Paige knew about this, not just from her briefings for this protocol assignment, but also because her father had worked on Baneberry — the 1970 test that had been the last significant radioactive release.

“We can’t afford accidents,” she said. “We make worst-case calculations to guarantee that nobody anywhere would receive anything above negligible radiation levels. The calculations assume a hypothetical person stands naked in a field twenty-four hours a day for a full year — extremely conservative assumptions, I might point out.”

“Yes, very conservative,” Ursov growled. “Just as it’s conservative that you take four days for a simple autopsy. What have you learned about Ambassador Nevsky’s death?”

Paige swallowed, taken aback at the abrupt change of subject. “I’m sorry, General. We have been promised the full report by tomorrow.”

The general’s face turned blotchy. “My team leader is dead, and I need to know what you have learned — or perhaps I should ask your President myself. You are hiding something, I can tell.”

Bisovka turned away from the group and lit another Marlboro, seemingly uninterested in the exchange.

“General,” she said, drawing upon all her experience and skill to keep her emotions in check, as she tried to turn the tables on him, “if I might ask, is there something you expect us to find in this autopsy? Your request was rather unusual, since the apparent cause of death was so… obvious. Do you know something the rest of us don’t?”

The other Russians looked at her uneasily, but she kept her gaze locked on Ursov. He was the one who mattered at the moment. Her heart pounded. Was he involved somehow?

“I know why you are stalling us, what you don’t want anyone to know.” Paige felt her blood freeze, dreading what he might say.

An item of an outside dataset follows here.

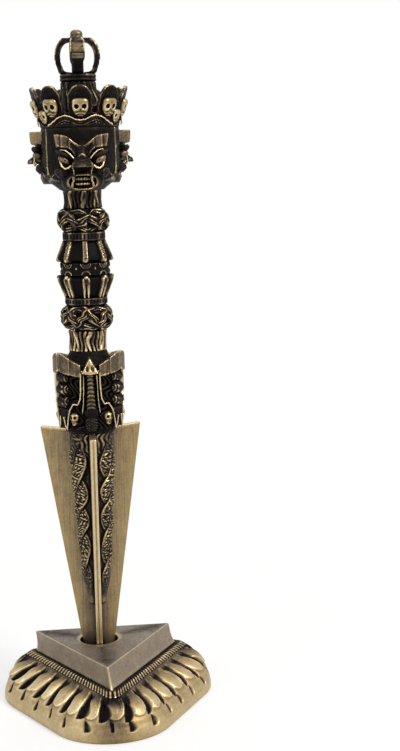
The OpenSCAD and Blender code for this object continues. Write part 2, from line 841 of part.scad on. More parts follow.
// Four curved prongs that close over the centre one
module finial_outer_prongs() {
    steps = 18;
    inner_share = (cage_h - prong_t) / cage_h;
    color("#77633f") translate([0, 0, cage_z]) intersection() {
        rotate_extrude() polygon(concat(
            [for (j = [0:steps]) [cage_radius(j / steps), cage_h * j / steps]],
            [[centre_prong_r, cage_h], [centre_prong_r, cage_h * inner_share]],
            [
                for (j = [steps:-1:0])
                    let (t = j / steps * inner_share * 0.999)
                    [max(centre_prong_r, cage_radius(t) - prong_t), cage_h * t]
            ]
        ));
        union() {
            for (a = [0, 90]) rotate(a)
                translate([-cage_r * 2, -prong_w / 2, -cut_over]) cube([cage_r * 4, prong_w, cage_h + 2 * cut_over]);
        }
    }
}

// Straight prong in the middle of the cage
module finial_centre_prong() {
    color("#5c4a31") translate([0, 0, cage_z]) cylinder(h = cage_h, r = centre_prong_r);
}

// Bud where the prongs meet
module finial_bud() {
    color("#8f7a50") translate([0, 0, cage_top_z]) rotate_extrude() polygon(concat(
        [[0, 0]],
        [for (j = [0:12]) let (a = 90 * j / 12) [bud_r * pow(cos(a), 0.7), bud_h * sin(a)]]
    ));
}

lotus_skirt();
milled_rim();
stand_plinth();
blade();
naga_serpents();
makara_drum();
makara_trunks();
makara_brows();
makara_jaws();
makara_manes();
makara_skulls();
lower_neck();
lower_knot();
lower_bead_ring();
lower_grip();
grip_waist_ring();
upper_grip();
upper_bead_ring();
upper_knot();
upper_neck();
head_core();
face_front();
face_right();
face_left();
headbands();
crown();
crown_skulls();
topknot();
finial_collar();
finial_outer_prongs();
finial_centre_prong();
finial_bud();
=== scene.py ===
# %% [markdown]
# # A small phurba on its lotus stand
# The object is cast brass, about 225 mm tall: a three-finned dagger whose handle is a stack of ornaments,
# standing point down in a three-cornered stand. The solids come packed as a frame, and this script dresses
# each of them with a finely shaped casting that sits in the same place. Lengths in the cells are
# millimetres until a mesh is made.

# %% Load the frame
import functools
import math

import bpy
import numpy as np
import openvdb
from mathutils import Matrix, Vector


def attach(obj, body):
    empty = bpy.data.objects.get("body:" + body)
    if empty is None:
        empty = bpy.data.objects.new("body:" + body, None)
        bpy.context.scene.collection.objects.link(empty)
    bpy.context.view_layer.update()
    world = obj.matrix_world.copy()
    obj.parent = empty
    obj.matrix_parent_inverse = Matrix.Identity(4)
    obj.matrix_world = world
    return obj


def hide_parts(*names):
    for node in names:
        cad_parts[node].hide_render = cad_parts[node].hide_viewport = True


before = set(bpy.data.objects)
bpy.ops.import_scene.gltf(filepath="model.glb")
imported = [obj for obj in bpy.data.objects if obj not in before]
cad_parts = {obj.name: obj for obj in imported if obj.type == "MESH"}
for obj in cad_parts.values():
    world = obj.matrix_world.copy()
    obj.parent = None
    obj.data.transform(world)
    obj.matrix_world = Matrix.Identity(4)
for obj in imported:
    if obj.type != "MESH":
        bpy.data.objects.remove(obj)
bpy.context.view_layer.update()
MM = 0.001
print("nodes in the frame:", len(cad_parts))

# %% [markdown]
# The camera stands nearly half a metre in front, as high as the dagger's faces and a little to the left,
# and looks slightly down and to the right. It is built from those few angles, because they say more than a
# matrix does. The focal length is that of a short telephoto lens, as used for a catalogue picture.

# %% Camera
CAMERA_AT = Vector((-12.0, -462.3, 184.6)) * MM
LOOK_DOWN, LOOK_RIGHT, ROLL = (math.radians(a) for a in (8.98, 6.06, -1.46))
FOCAL_IN_PIXELS = 1401.4
IMAGE_HEIGHT = 751


def add_camera():
    lens = bpy.data.cameras.new("camera")
    lens.sensor_width = 36
    lens.lens = FOCAL_IN_PIXELS / IMAGE_HEIGHT * lens.sensor_width
    lens.clip_start = 0.05
    camera = bpy.data.objects.new("camera", lens)
    bpy.context.scene.collection.objects.link(camera)
    turn = (
        Matrix.Rotation(-LOOK_RIGHT, 4, "Z")
        @ Matrix.Rotation(math.pi / 2 - LOOK_DOWN, 4, "X")
        @ Matrix.Rotation(ROLL, 4, "Z")
    )
    camera.matrix_world = Matrix.Translation(CAMERA_AT) @ turn
    bpy.context.scene.camera = camera
    return camera


camera = add_camera()
print("lens in millimetres:", round(camera.data.lens, 1))

# %% [markdown]
# Shader maths reads best as ordinary sums. A Signal wraps one socket, so mask * 0.5 or 1 - mask adds the
# Math node it needs. A Finish is one material. All its other nodes come from the one method node.

# %% Shader maths


class Signal:
    """A number or colour that runs from one node to the next."""

    def __init__(self, finish, socket):
        self.finish = finish
        self.socket = socket

    def maths(self, operation, first, second):
        return self.finish.node("ShaderNodeMath", {"operation": operation}, {0: first, 1: second})

    def __add__(self, other):
        return self.maths("ADD", self, other)

    def __sub__(self, other):
        return self.maths("SUBTRACT", self, other)

    def __rsub__(self, other):
        return self.maths("SUBTRACT", other, self)

    def __mul__(self, other):
        return self.maths("MULTIPLY", self, other)

    __radd__ = __add__
    __rmul__ = __mul__


class Finish:
    """A material, or the world, under construction."""

    def __init__(self, name, owner=None):
        self.owner = owner or bpy.data.materials.new(name)
        self.owner.use_nodes = True
        self.tree = self.owner.node_tree
        self.tree.nodes.clear()

    def node(self, kind, settings=None, sockets=None, output=0):
        node = self.tree.nodes.new(kind)
        for key, value in (settings or {}).items():
            if key == "stops":
                set_stops(node.color_ramp.elements, value)
            else:
                setattr(node, key, value)
        for key, value in (sockets or {}).items():
            if isinstance(value, Signal):
                self.tree.links.new(value.socket, node.inputs[key])
            else:
                node.inputs[key].default_value = value
        return Signal(self, node.outputs[output]) if node.outputs else node


def set_stops(elements, stops):
    """Gives a colour ramp its stops: pairs of a place and a colour."""
    while len(elements) < len(stops):
        elements.new(1)
    for element, (place, colour) in zip(elements, stops):
        element.position = place
        element.color = colour


# %% [markdown]
# The picture is a catalogue cut-out: pure white all round, soft light and a faint shadow at most. The world
# and the floor show plain white to the eye and in the metal, while their light on the object stays at a
# plain level. The floor mixes its own white with real shading, so the object still stands on a shadow.

# %% Floor, backdrop light and lamps
FLOOR_WIDTH = 40.0
WORLD_LIGHT = 0.5
FLOOR_SHADING = 0.5
FULL_SHADOW, SHADOW_REACH = 0.03, 0.22
LIT_PLACE = Vector((0, 0, 0.11))


def seen_directly(finish):
    """1 for a ray from the eye or by way of polished metal, 0 for the light that falls on things."""
    rays = ("Is Camera Ray", "Is Glossy Ray", "Is Transmission Ray")
    eye, gloss, through = (finish.node("ShaderNodeLightPath", output=ray) for ray in rays)
    clamped = {"operation": "ADD", "use_clamp": True}
    return finish.node("ShaderNodeMath", clamped, {0: eye + gloss, 1: through})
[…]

Ursov’s face seemed ready to slump. “Just tell me if Nevsky was drunk at the time!” His fists clenched and unclenched. “I must know — because if I allowed him to smuggle vodka into the DAF and drink himself into a stupor, then get himself killed — my career is finished.”

“It was probably bourbon, not vodka,” Bisovka said scornfully, standing away from the others as he smoked.

Paige looked at him, startled, giddy with relief. She had to work hard to keep herself from laughing.

Ursov continued, “I filed repeated formal complaints, but he always loved his drink. I never took it seriously enough. Now Nevsky is dead.” Ursov gripped her arm, leaning closer. “Tell me — was he drunk? Is that why you are so embarrassed to give me your coroner’s report?”

She shook her head emphatically. “No, General. He wasn’t drunk. I can tell you that much for certain.”

Ursov seemed relieved for a moment, then glanced up, wearing a suspicious look. “Then what else are you hiding from us?”